The pots rotate smoothly with no grabbing and no noise. The cable jack is on the bottom edge of the lower bout, as on a Telecaster or Les Paul instead of being in an angled cavity on the top. For me that’s a cosmetic thing first, although I prefer the cable jack where it is on the Sire S7 because I tend to use 90 degree angled plugs on the guitar end of the cable and this jack placement is very convenient. As I always use a strap when playing whether sitting or standing, it also makes it simple to route the cable so if I step on it, I don’t inadvertently yank it out of the guitar.

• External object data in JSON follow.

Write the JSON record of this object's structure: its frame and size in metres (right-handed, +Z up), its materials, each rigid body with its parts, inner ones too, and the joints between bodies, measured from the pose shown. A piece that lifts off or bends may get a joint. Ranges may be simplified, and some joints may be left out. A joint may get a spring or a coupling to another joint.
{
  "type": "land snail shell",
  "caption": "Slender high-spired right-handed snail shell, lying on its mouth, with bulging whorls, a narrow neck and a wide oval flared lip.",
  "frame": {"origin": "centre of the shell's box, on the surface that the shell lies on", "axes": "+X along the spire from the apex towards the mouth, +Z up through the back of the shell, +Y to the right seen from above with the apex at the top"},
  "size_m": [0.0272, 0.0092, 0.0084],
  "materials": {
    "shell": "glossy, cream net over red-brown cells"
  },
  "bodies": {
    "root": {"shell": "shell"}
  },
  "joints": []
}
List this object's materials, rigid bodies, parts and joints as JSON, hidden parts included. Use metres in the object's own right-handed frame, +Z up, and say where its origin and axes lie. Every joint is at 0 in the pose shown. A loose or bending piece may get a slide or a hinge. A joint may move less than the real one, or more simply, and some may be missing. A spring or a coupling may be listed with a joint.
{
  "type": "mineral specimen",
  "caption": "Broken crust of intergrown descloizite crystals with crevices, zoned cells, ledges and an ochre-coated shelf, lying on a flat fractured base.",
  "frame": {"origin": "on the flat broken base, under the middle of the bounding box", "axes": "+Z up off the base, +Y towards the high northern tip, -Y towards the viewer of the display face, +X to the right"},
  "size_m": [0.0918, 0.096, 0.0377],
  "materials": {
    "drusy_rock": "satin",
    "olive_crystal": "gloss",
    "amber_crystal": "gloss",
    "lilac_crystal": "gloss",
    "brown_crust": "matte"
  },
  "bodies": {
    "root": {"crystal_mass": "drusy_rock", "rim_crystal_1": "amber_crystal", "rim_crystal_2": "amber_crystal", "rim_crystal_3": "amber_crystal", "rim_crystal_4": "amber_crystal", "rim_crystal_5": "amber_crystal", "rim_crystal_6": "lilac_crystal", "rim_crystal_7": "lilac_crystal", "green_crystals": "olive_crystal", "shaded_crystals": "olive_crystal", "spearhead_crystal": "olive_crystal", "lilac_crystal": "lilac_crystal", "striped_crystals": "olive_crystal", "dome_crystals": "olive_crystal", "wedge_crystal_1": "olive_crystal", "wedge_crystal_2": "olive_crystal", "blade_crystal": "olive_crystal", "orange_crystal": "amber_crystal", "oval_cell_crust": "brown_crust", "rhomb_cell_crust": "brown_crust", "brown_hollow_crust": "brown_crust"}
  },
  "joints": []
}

The pickups are quiet until you bring them into the presence of a strong magnetic field like close to a speaker cabinet, so like better single coils elsewhere. They are not stacked hum-cancelling as some vendors offer under terms such as vintage noiseless, that I and others tend to refer to as mostly toneless. Some will not like that there is only one tone control, specifically those coming from a guitar with a tone pot per pickup. That’s a fair criticism I think but not unlike my Suhr Classic S or my custom built Tom Anderson, both of which are HSS designs. Some may not like that there is no push pull, or push in to split the coils in the bridge humbucker. That’s also fair if you need that sort of thing.

My Conclusion

In order to prepare for this article, I played a lot of S type guitars with the caveat that before tax they were normally priced under $1,000 CAD. I chose the Sire S7 because it sounded best, had the best neck and was immediately playable. Fit and finish are superb, better than I have seen from guitars costing twice as much. It’s body is made from a proven tone wood and that roasted maple neck is so darn comfortable. I found that the bridge pickup had enough meat not to sound weak without a boost or drive, which is not common in the vintage design S types, most of which sound weak to me. I also very much appreciated the excellent locking tuning machines. It is, to my mind, the Best Modern S type guitar under $1,000 and to be blunt, the best modern S type guitar under $1,700.